**TO DO**
Take the data below and repeat it exactly.

[Entries with model source code]
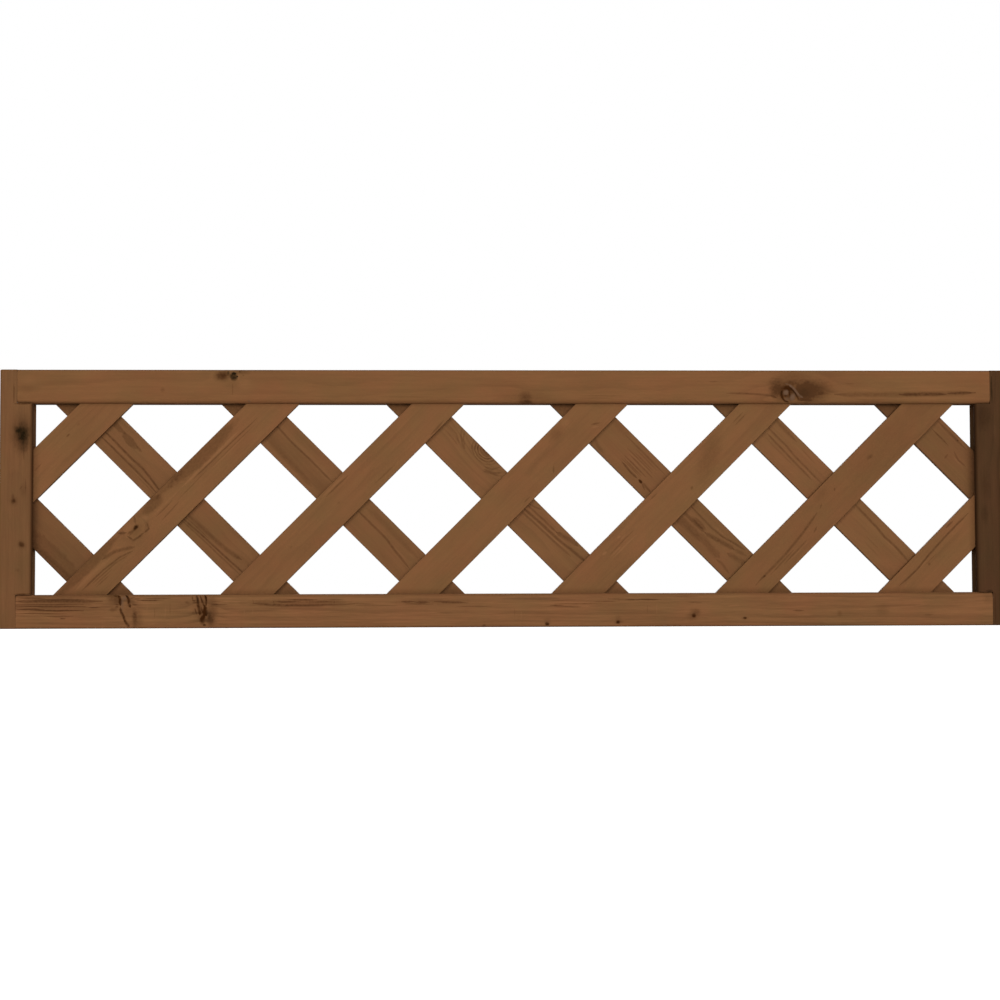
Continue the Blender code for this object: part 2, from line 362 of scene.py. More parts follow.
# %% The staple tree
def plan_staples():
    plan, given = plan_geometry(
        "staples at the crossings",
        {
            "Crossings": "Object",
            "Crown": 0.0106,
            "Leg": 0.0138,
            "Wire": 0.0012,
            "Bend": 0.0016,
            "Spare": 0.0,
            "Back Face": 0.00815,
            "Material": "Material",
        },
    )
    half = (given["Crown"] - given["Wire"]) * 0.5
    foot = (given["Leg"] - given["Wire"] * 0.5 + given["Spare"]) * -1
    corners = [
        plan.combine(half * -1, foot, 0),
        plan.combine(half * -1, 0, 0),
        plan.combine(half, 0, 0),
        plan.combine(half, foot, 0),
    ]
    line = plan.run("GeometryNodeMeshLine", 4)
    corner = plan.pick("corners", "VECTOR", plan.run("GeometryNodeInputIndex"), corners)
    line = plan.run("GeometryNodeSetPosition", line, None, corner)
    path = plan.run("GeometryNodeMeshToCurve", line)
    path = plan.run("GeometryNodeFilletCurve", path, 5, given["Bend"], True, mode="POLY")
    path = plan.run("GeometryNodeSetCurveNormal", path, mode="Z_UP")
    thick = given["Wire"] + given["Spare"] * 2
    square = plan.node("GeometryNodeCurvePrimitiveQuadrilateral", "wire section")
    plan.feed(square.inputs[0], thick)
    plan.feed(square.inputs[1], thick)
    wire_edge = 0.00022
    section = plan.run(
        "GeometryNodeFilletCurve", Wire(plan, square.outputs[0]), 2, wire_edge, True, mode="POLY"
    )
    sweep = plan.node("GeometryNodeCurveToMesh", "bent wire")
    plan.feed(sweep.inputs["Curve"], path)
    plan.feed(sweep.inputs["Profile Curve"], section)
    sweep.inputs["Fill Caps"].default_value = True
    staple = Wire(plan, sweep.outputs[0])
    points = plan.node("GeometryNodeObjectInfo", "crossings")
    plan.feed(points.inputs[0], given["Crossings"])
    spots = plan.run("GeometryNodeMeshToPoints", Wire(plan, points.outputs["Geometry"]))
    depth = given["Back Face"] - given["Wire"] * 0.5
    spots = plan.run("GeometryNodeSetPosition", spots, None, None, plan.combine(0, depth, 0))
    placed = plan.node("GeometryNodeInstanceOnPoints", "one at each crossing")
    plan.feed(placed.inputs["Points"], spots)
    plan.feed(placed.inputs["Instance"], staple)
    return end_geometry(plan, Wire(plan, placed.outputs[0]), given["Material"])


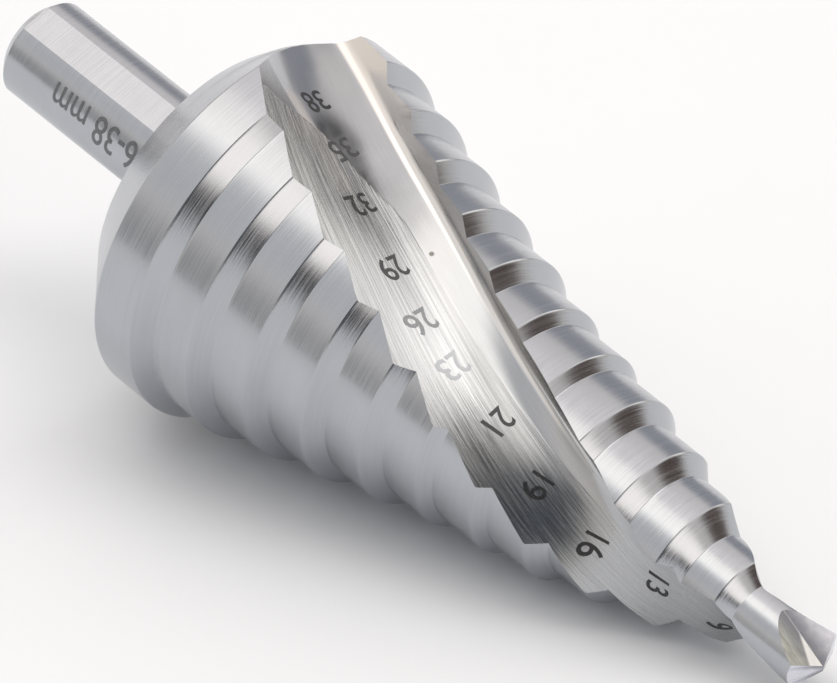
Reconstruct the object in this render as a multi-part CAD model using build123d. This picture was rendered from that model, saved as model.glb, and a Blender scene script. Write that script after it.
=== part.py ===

**PROBLEM SOLUTION**
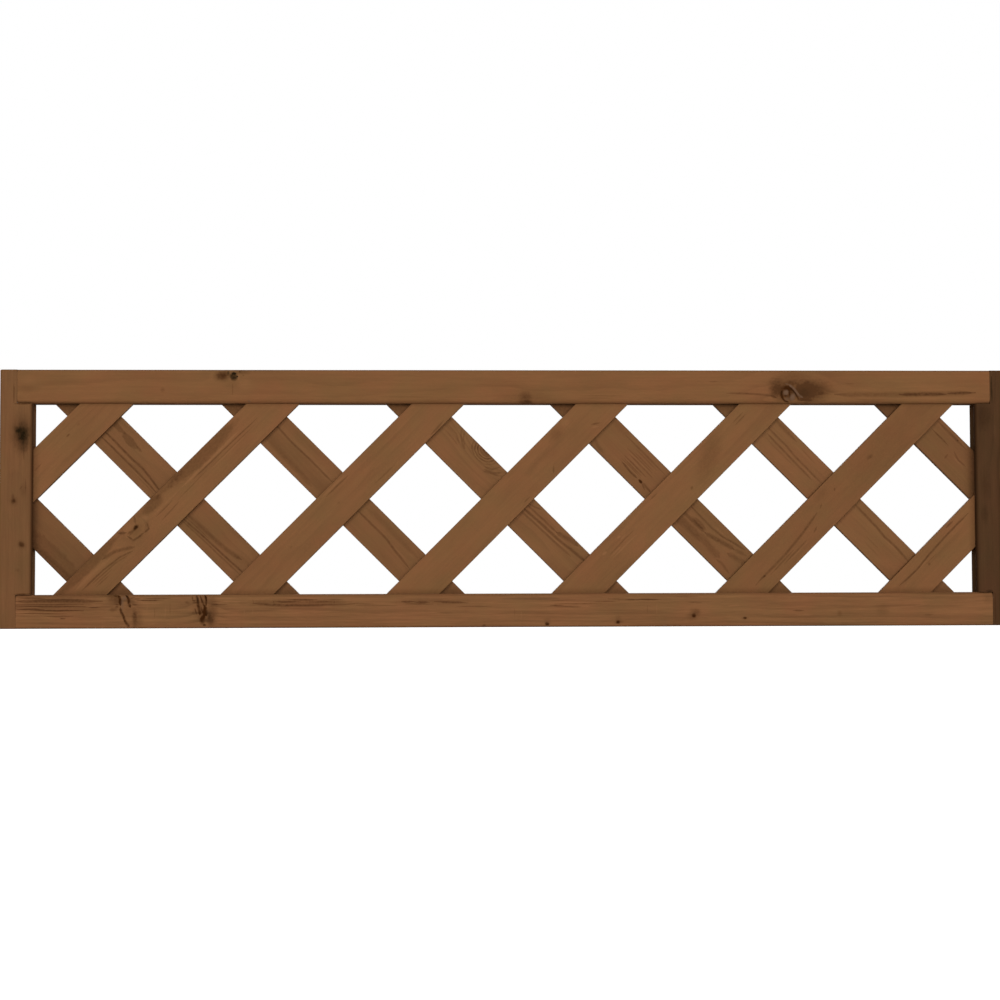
Continue the Blender code for this object: part 2, from line 362 of scene.py. More parts follow.
# %% The staple tree
def plan_staples():
    plan, given = plan_geometry(
        "staples at the crossings",
        {
            "Crossings": "Object",
            "Crown": 0.0106,
            "Leg": 0.0138,
            "Wire": 0.0012,
            "Bend": 0.0016,
            "Spare": 0.0,
            "Back Face": 0.00815,
            "Material": "Material",
        },
    )
    half = (given["Crown"] - given["Wire"]) * 0.5
    foot = (given["Leg"] - given["Wire"] * 0.5 + given["Spare"]) * -1
    corners = [
        plan.combine(half * -1, foot, 0),
        plan.combine(half * -1, 0, 0),
        plan.combine(half, 0, 0),
        plan.combine(half, foot, 0),
    ]
    line = plan.run("GeometryNodeMeshLine", 4)
    corner = plan.pick("corners", "VECTOR", plan.run("GeometryNodeInputIndex"), corners)
    line = plan.run("GeometryNodeSetPosition", line, None, corner)
    path = plan.run("GeometryNodeMeshToCurve", line)
    path = plan.run("GeometryNodeFilletCurve", path, 5, given["Bend"], True, mode="POLY")
    path = plan.run("GeometryNodeSetCurveNormal", path, mode="Z_UP")
    thick = given["Wire"] + given["Spare"] * 2
    square = plan.node("GeometryNodeCurvePrimitiveQuadrilateral", "wire section")
    plan.feed(square.inputs[0], thick)
    plan.feed(square.inputs[1], thick)
    wire_edge = 0.00022
    section = plan.run(
        "GeometryNodeFilletCurve", Wire(plan, square.outputs[0]), 2, wire_edge, True, mode="POLY"
    )
    sweep = plan.node("GeometryNodeCurveToMesh", "bent wire")
    plan.feed(sweep.inputs["Curve"], path)
    plan.feed(sweep.inputs["Profile Curve"], section)
    sweep.inputs["Fill Caps"].default_value = True
    staple = Wire(plan, sweep.outputs[0])
    points = plan.node("GeometryNodeObjectInfo", "crossings")
    plan.feed(points.inputs[0], given["Crossings"])
    spots = plan.run("GeometryNodeMeshToPoints", Wire(plan, points.outputs["Geometry"]))
    depth = given["Back Face"] - given["Wire"] * 0.5
    spots = plan.run("GeometryNodeSetPosition", spots, None, None, plan.combine(0, depth, 0))
    placed = plan.node("GeometryNodeInstanceOnPoints", "one at each crossing")
    plan.feed(placed.inputs["Points"], spots)
    plan.feed(placed.inputs["Instance"], staple)
    return end_geometry(plan, Wire(plan, placed.outputs[0]), given["Material"])


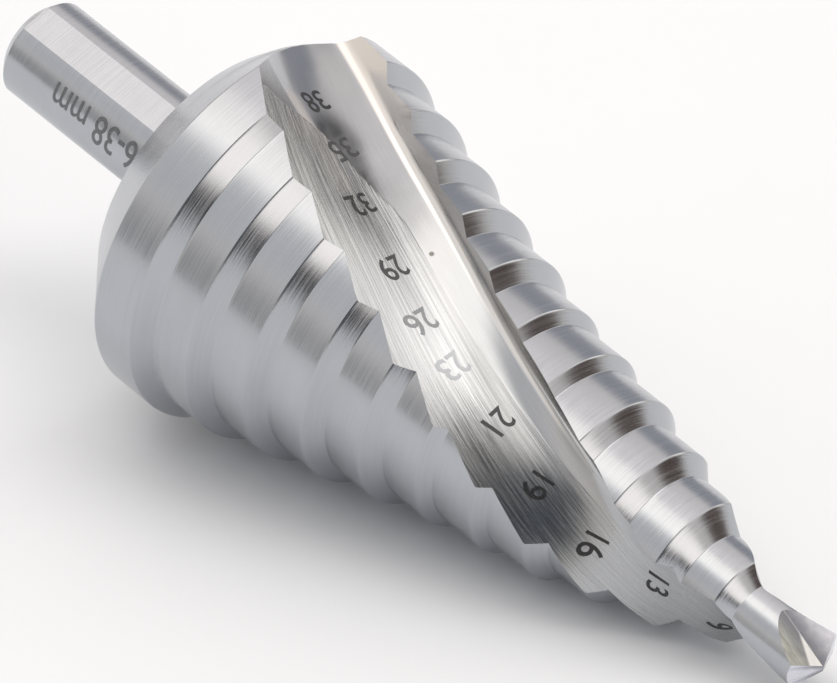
Reconstruct the object in this render as a multi-part CAD model using build123d. This picture was rendered from that model, saved as model.glb, and a Blender scene script. Write that script after it.
=== part.py ===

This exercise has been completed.